Sebagai seni musik tradisional, tarawangsa tentu saja punya sejarah, fungsi, dan perkembangan. Dari yang semula digelar setahun sekali dalam upacara “Ngalaksa”, kini musik tarawangsa bisa dinikmati sesering mungkin tidak hanya dalam upacara ritual syukuran hasil bumi.

Kata “Tarawangsa” sendiri banyak yang mengartikannya. Ada yang menyebut merupakan gabungan dari tiga kata: Ta, Ra, dan Wangsa. Ta berarti meta atau pergerakan; Ra berarti api agung atau matahari; Wangsa berarti bangsa. Secara keseluruhan diartikan sebagai “kisah pergerakan bangsa matahari”. Dunia pertanian memang bergantung pada sinar matahari.

Adapula yang melihatnya setelah ada percampuran Sunda dengan Islam, yang kemudian mengartikan Tarawangsa sebagai akronim dari “Tatabeuhan Rakyat Wali Salapan” (tetabuhan rakyat sembilan wali).

Sejarah Seni Musik Tarawangsa Alat Musik Tarawangsa dan Jentreng

Tarawangsa adalah nama alat musik yang dibunyikan dengan cara digesek. Bentuknya seperti rebab, namun yang disebut Tarawangsa hanya memiliki dua senar. Ada bagian persegi panjang yang fungsinya seperti tabung, juga da satu gagang yang panjang. Alat musik ini dimainkan dalam posisi alat bersiri seperti posisi selo saat dimainkan. Tarawangsa ini dimainkan dengan paduan petikan kecapi. Kecapi khusus tarawangsa disebut Jentreng.

Permainan kacapi pun berbeda dengan seni musik Cianjuran, atau pada umumnya musik Gending. Senar yang bergetar ada yang seketika “ditengkep”, sehingga suaranya tidak tuntas. Begitulah sepanjang alunan musik Tarawangsa.

Yang menjadi pembeda dengan kecapi Cianjuran adalah juga jumlah senar yang dipakai dalam jentreng. Jika kecapi Cianjuran punya tiga tingkatan “da-mi-na-ti-la” dengan jumlah senar 20, maka jentreng hanya ada 7 senar.

Zaman berlanjut, tarawangsa yang semula hanya sebuah nama untuk alat musik, menjadi nama untuk sebuah kesenian bermusik. Seni tarawangsa erat kaitannya dengan ritual, sebab musik ini dimainkan pada saat syukuran hasil bumi saja.

Saat ini, daerah yang masih ditemukan ada seni tarawangsa di antaranya di Desa Rancakalong, Kecamatan Rancakalong.

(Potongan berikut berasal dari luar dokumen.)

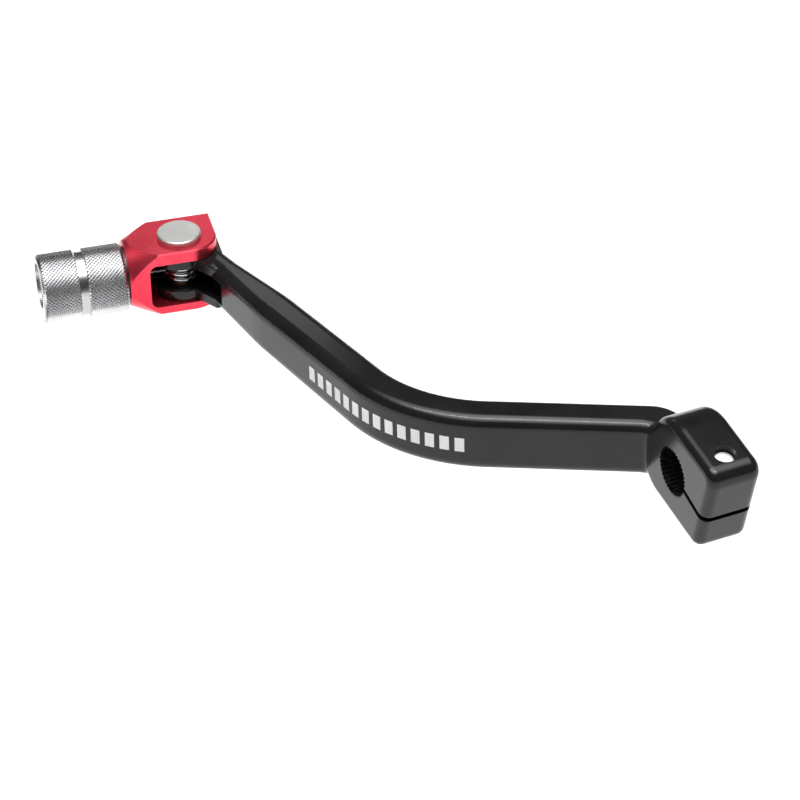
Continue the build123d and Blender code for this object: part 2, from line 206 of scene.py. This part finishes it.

Awal Dimulainya Budaya Sawah
Dalam bacaan penulis, Profesor Jakob Sumardjo dari ISBI Bandung pernah menuliskan cerita tentang seni musik tarawangsa. Yaitu, kembali ke masa kuasa Mataram mencengkeram Sunda.

Ketika itu, diharuskan pejabat-pejabat dari Sunda untuk datang ke Mataram setahun sekali. Di kala itu, masyarakat Sunda belum mengenal sawah. Yakni cara menanam padi dengan petakan yang digenangi air sehingga tanah menjadi lumpur. Padi di tanah Sunda adalah huma. Yakni, padi yang ditanam di ladang ketika musim hujan datang.

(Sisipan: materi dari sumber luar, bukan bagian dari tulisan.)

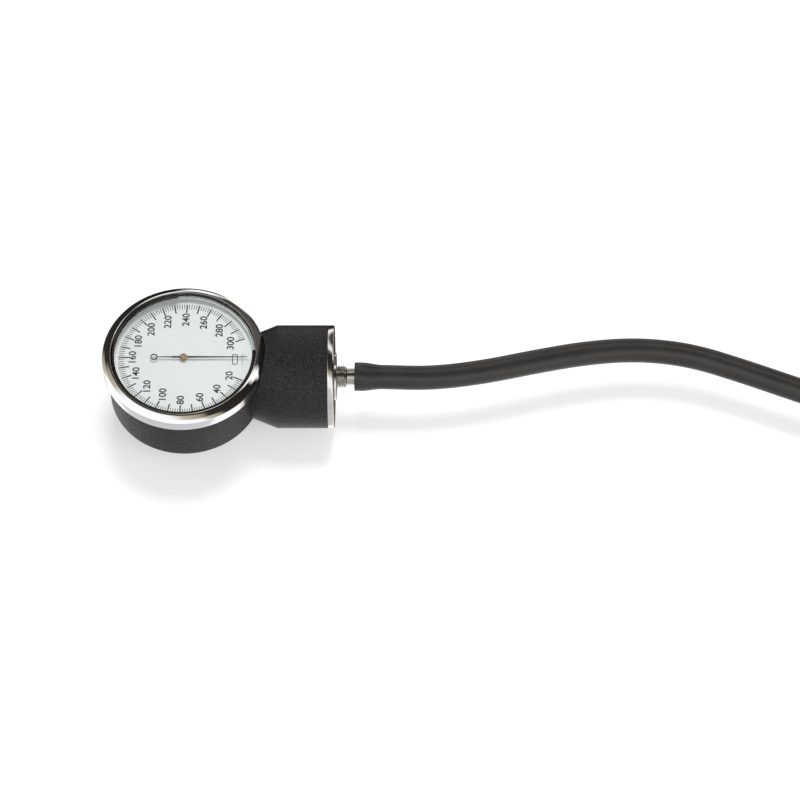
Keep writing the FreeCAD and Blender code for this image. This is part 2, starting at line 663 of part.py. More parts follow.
def racetrack(radius, height):
    """A slab with two straight sides and two round ends, about the hank's two end centres."""
    centre_y = size("hank_y")
    left = size("hank_left")
    right = size("hank_right")
    ends = [Part.makeCylinder(radius, height, Vector(x, centre_y, 0)) for x in (left, right)]
    middle = Part.makeBox(right - left, 2 * radius, height, Vector(left, centre_y - radius, 0))
    return middle.fuse(ends).removeSplitter()


def hank_outline():
    """The hank's outer shape: one layer, and two along the near side, where the hose comes in."""
    hose = size("hose_radius")
    radius = size("hank_radius")
    height = 4 * hose + size("layer_gap")
    ring = racetrack(radius + hose, height).cut(racetrack(radius - hose, height))
    span = size("hank_right - hank_left") + 4 * radius
    far_top = Part.makeBox(span, 2 * radius, height,
                           Vector(size("hank_left") - 2 * radius, size("hank_y"), 2 * hose))
    left_top = Part.makeBox(3 * radius, 2 * radius, height,
                            Vector(size("hank_start") - 3 * radius, size("hank_y") - 2 * radius,
                                   2 * hose))
    return ring.cut([far_top, left_top])


def make_hose():
    """The loose stretch, flared over the nipple; the stored hank; its tie; and its short end."""
    neck_centre = Vector(0, 0, size("neck_height"))
    along = Vector(1, 0, 0)
    rod = swept_hose(HOSE_ROUTE, "hose")
    start = size("hose_start")
    flare = turned_shape([(0, start), (size("flare_radius") - 0.3, start),
                          (size("flare_radius"), start + 0.4), (size("flare_radius"), start + 2.6),
                          (size("hose_radius") + 0.15, size("nipple_end") - 1.5),
                          (size("hose_radius") - 0.3, size("flare_end")), (0, size("flare_end"))],
                         neck_centre, along)
    stem = [(0, start - 1)] + [(size(radius), size(distance)) for radius, distance in stem_outline()]
    stem += [(0, size("nipple_end"))]
    socket = turned_shape(stem, neck_centre, along)
    loose = rod.fuse(flare).cut(socket).removeSplitter()

    band = make_tie()
    short_end = swept_hose(HOSE_END_ROUTE, "hose_end")
    tip = Vector(*HOSE_END_ROUTE[-1])
    collar = turned_shape([(0, 0), (size("collar_radius"), 0), (size("collar_radius"), 5), (0, 5)],
                          tip, tip - Vector(*HOSE_END_ROUTE[-2]))
    hank = hank_outline().cut([rod, short_end, band, collar])
    plain("hose", loose.Solids[0])
    plain("hose_hank", max(hank.Solids, key=lambda solid: solid.Volume))
    plain("hose_tie", band)
    plain("hose_end", short_end)


def rounded_slot(low, high, radius, breadth):
    """A flat-sided bar round two parallel axes that run along Y."""
    along_y = Vector(0, 1, 0)
    across = (high - low).normalize().cross(along_y) * radius
    start = Vector(0, -breadth / 2, 0)
    corners = [low + across, high + across, high - across, low - across, low + across]
    bar = Part.Face(Part.makePolygon([corner + start for corner in corners]))
    bar = bar.extrude(along_y * breadth)
    ends = [Part.makeCylinder(radius, breadth, spot + start, along_y) for spot in (low, high)]
    return bar.fuse(ends).removeSplitter()


def make_tie():
    """A strap drawn round the two layers of the hank's near side, with a clasp on its outside."""
    thickness = size("tie_thickness")
    breadth = size("tie_width")
    hose = size("hose_radius")
    low = Vector(0, 0, hose + thickness)
    high = low + Vector(0, 0, 2 * hose + size("layer_gap"))
    outside = rounded_slot(low, high, hose + thickness, breadth)
    inside = rounded_slot(low, high, hose, breadth + 2)
    clasp = Part.makeBox(2.2, breadth - 1, 4.4,
                         Vector(hose + thickness / 2, (1 - breadth) / 2, (low.z + high.z) / 2 - 2.2))
    band = outside.fuse(clasp).cut(inside).removeSplitter()
    band.rotate(Vector(), UP, -90)
    band.translate(Vector(size("tie_x"), size("hank_y - hank_radius"), 0))
    return band


def make_connector():
    """The plated end fitting: a collar against the hose and a plain round spigot."""
    tip = Vector(*HOSE_END_ROUTE[-1])
    direction = (tip - Vector(*HOSE_END_ROUTE[-2])).normalize()
    body = new_body("hose_connector")
    add_turn(body, [
        ("1.3", "0"), ("collar_radius - 1", "0"),
        ("collar_radius - 1", "2.2"), ("3.4", "2.6"), ("3.4", "4.4"), ("spigot_radius", "4.8"),
        ("spigot_radius", "4.8 + spigot_length - 0.4"),
        ("spigot_radius - 0.4", "4.8 + spigot_length"), ("1.3", "4.8 + spigot_length")])
    body.Placement = Placement(tip, FreeCAD.Rotation(UP, direction))


def check_and_export():
    doc.recompute()
    for thing in doc.Objects:
        for word in ("Invalid", "Error"):
            assert word not in thing.State, "%s is %s" % (thing.Name, thing.State)
    os.makedirs("parts", exist_ok=True)
    for node in nodes:
        shape = node.Shape
        assert not shape.isNull(), node.Label + " is empty"
        assert shape.isValid(), node.Label + " is not valid"
        assert shape.Solids, node.Label + " holds no solid"
    for node in nodes:
        shape = node.Shape
        shape.exportStep("parts/%s.step" % node.Label)
        print("%-20s %d solid(s) %9.1f mm3" % (node.Label, len(shape.Solids), shape.Volume))


fill_sheet()
make_case_body()
make_bezel()
make_window()
make_dial()
make_pointer()
make_arbors()
make_sector()
make_lever()
make_plates()
make_fasteners()
make_hairspring()
make_push_rod()
make_bellows()
make_end_cap()
make_nipple()
make_hose()
make_connector()
check_and_export()
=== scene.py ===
import functools
import math

import bmesh
import bpy
from mathutils import Matrix, Vector


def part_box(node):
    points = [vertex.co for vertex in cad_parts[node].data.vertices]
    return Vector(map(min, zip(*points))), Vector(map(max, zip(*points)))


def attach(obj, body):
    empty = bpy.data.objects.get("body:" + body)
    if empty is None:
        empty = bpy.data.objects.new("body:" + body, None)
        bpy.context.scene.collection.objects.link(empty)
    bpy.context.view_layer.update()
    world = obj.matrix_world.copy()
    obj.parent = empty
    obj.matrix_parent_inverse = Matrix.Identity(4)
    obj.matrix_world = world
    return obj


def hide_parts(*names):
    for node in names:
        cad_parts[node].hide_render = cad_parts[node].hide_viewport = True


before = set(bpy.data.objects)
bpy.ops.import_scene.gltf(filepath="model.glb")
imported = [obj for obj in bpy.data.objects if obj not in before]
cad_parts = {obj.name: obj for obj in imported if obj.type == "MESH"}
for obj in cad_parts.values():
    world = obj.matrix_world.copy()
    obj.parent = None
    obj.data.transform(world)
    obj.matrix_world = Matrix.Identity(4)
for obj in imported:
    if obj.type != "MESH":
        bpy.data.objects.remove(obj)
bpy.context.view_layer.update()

# Lengths below are millimetres; every mesh is scaled to metres when it is made.
MM = 0.001
ROUND_STEPS = 192          # faces round a large turned piece
AXIS = 0.01                # the radius where a turned outline meets its axis
OVERCUT = 1.0              # how far a cut runs past the face that it opens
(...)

Budaya sawah adalah budaya menetap, sementara budaya huma adalah budaya ladang berpindah. Orang-orang Sunda tidak berulang-ulang kali menggunakan satu petak lahan untuk bercocok-tanam, namun berpindah-pindah dengan maksud mengistirahatkan tanah yang telah dipakai sehingga kembali subur, dan berpindah ke tanah baru yang tentu masih subur unsur haranya.

Namun, faktanya, budaya sawah menarik juga bagi orang Sunda. Maka, ada sekelompok orang yang mencoba menyelundupkan padi sawah dari Mataram ke Sunda.

Suatu kali benih padi sawah dimasukkan ke dalam kecapi, tapi gagal. Kemudian ke dalam celempung, tapi gagal juga. Percobaan terus dilakukan, hingga ada satu yang berhasil, yaitu penyelundupan benih padi sawah di dalam alat musik tarawangsa.

Padi sawah tumbuh di Sunda. Orang-orang Sunda bersawah. Tanah Sunda yang subur karena banyak gunung api dan bekas danau purba, membuat padi sawah betah dan berbulir ranum.

Orang Sunda bersyukur ketika panen. Cara syukur yang dilakukan adalah dengan membunyikan tarawangsa, alat yang berhasil membawa padi ke Sunda. Syukur dipanjatkan kepada Nyi Pohaci Dangdayang Sri atau Dewi Sri, dewi kesuburan.